The words that got her jailed: “Sorry Chris, but I’m going to f****** shoot everybody that goes to your f****** school, works there,” according to court documents.
Lewis County Superior Court Judge Richard Brosey said he understood the frustration but the phone call led to a lot of fear and trepidation for elementary school children, who don’t understand what’s happening or why.
Brosey said he didn’t understand how the boy was let off at an address other than his new address, but that schools do the best job they can.
“School staff should not have to put up with that kind of abuse,” Brosey said to the mother as she awaited to hear her fate.
He sentenced Strong to 38 months, the middle of the standard sentencing range for her offenses.

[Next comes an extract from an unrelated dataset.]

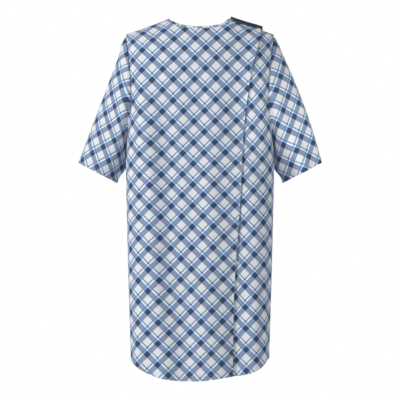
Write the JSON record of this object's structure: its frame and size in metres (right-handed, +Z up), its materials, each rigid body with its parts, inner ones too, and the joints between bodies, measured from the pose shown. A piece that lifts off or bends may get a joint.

Lewis County Deputy Prosecutor Mark McClain asked for two consecutive terms of 43 months, the top of the range. Because of the jury’s special finding the crime affected more than the two victims named, the judge was free to give her the maximum of two five year sentences, one to be served after the other.
Clark had told the judge the circumstances didn’t justify that much time, and noted if his client didn’t have some convictions from when she was younger, the case may have merited about six to 12 months in jail.
It happened in March when the household was in the process of moving from a home on U.S. Highway 12 to another about seven miles away up in the High Valley neighborhood.
Christy Collette, the school secretary, said Strong had changed their address with the school and told them they were going to be moving.
Collette said never was she worried that day the boy was not on the right bus, and that she spoke to Strong that afternoon telling her he was on the other bus and said if Strong didn’t find him, to call her back.
Strong told her son to tell the bus driver he was to get let off at the old bus stop that day, according to the judge.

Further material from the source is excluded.